Feds to review Rochester man’s death

New York state Attorney General Letitia “Tish” A. James speaks during an editorial meeting at the Watertown Daily Times office in Watertown. Sydney Schaefer/Watertown Daily Times

ROCHESTER — The U.S. Department of Justice will review state Attorney General Letitia James’s report and a grand jury’s decision Tuesday to not criminally charge any city police in the restraining death of Daniel Prude.

The review will help determine federal action.

The U.S. Attorney’s Office for the Western District of New York, the Justice Department’s Civil Rights Division and the FBI will analyze the grand jury’s decision to not file charges against Rochester police officers after Prude, a Black man with mental health issues, was restrained in law enforcement custody March 23, 2020.

James’ office released a 204-page report Tuesday and concluded the state investigation into several officers involved with the case.

Prude, who experienced a mental health crisis — or drug-induced “excited delirium” that often leads to erratic behavior and increased heart rate — suffered cardiac arrest while in police custody and was later declared brain dead. He died March 30 after being removed from life support.

Monroe County Medical Examiner Dr. Nadia Granger performed an autopsy and ruled Prude’s manner of death a homicide, and causes of death to be complications of asphyxia in the setting of physical restraint, excited delirium and acute phencyclidine intoxication, according to the attorney general’s report.

Excited delirium often leads to increased heart rate, which can put individuals at risk of death if subjected to stressful conditions, according to the attorney general’s office.

Joe Prude called 911 just before 3 a.m. March 23 to report his brother, Daniel, had run from his home wearing only pants and a T-shirt without shoes and was on hallucinogen PCP. Joe Prude informed police his brother had been released from Strong Memorial Hospital hours earlier after being suicidal, according to the report.

Daniel Prude traveled 1 mile on foot in freezing weather before Rochester police stopped him.

A tow truck driver later called 911 to report a man “with blood all over him” was running down Jefferson Avenue. As Daniel Prude ran down the street, he removed his pants, becoming naked, and remaining unclothed for the remainder of the incident.

Police officer Mark Vaughn located Daniel Prude on Jefferson Avenue, directed him to get on the ground and put his hands behind his back. Daniel Prude complied and was handcuffed. Other officers arrived on scene, according to the report.

“None of the officers made any attempt to connect with Mr. Prude, who grew more agitated,” according to the report. “After Mr. Prude began spitting, the officers placed a spit sock over his head, which seemed to further agitate Mr. Prude.”

Vaughn, as well as Patrol Officers Troy Taladay and Francisco Santiago, forced Daniel Prude to the ground and held him there by “segmenting,” or using a stabilization technique they had been taught at RPD in-service training. An ambulance arrived shortly afterward.

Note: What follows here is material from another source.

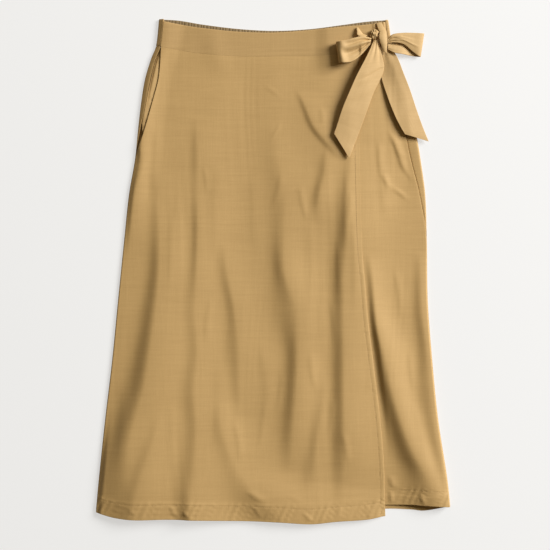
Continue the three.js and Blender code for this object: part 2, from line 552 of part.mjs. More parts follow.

Daniel Prude fell silent and vomited while medical staff discussed treatment. Vaughn noticed he did not appear to be breathing and officers rolled him to his side. He regained a pulse after EMTs performed CPR, but never regained consciousness, according to the report.

“Responding officers knew that Mr. Prude was experiencing a mental health crisis, yet the officers who ultimately restrained Mr. Prude were largely unfamiliar with how to handle this type of medical emergency,” James said Tuesday during a press conference.

A judge granted James’ motion to release the grand jury proceedings that led to the decision to not file charges in Daniel Prude’s death, according to a statement from the attorney general’s office Tuesday night.

Rochester police use spit socks made of mesh that loosely fit around a person’s head.

“In this case, there was no evidence that the spit sock placed over Mr. Prude’s head directly contributed to his death — there was no evidence that the spit sock impeded Mr. Prude’s airflow or impaired his circulation,” James said Tuesday. “However, it clearly added to his stress and agitation, and it is unknown as to whether that further contributed to his death. In light of this, agencies should investigate whether alternatives to traditional spit socks, such as plastic face coverings worn by officers, might be a better alternative when dealing with highly agitated subjects.”

Law enforcement, EMS and hospital workers commonly use spit socks to restrict the flow of saliva from one person to another to reduce the spread of disease.

James and members of her office continue to have serious concerns about Rochester police conduct, she said.

Each officer involved in Daniel Prude’s case was interviewed by members of the attorney general’s office and appeared with his attorney before presentation to the grand jury Tuesday.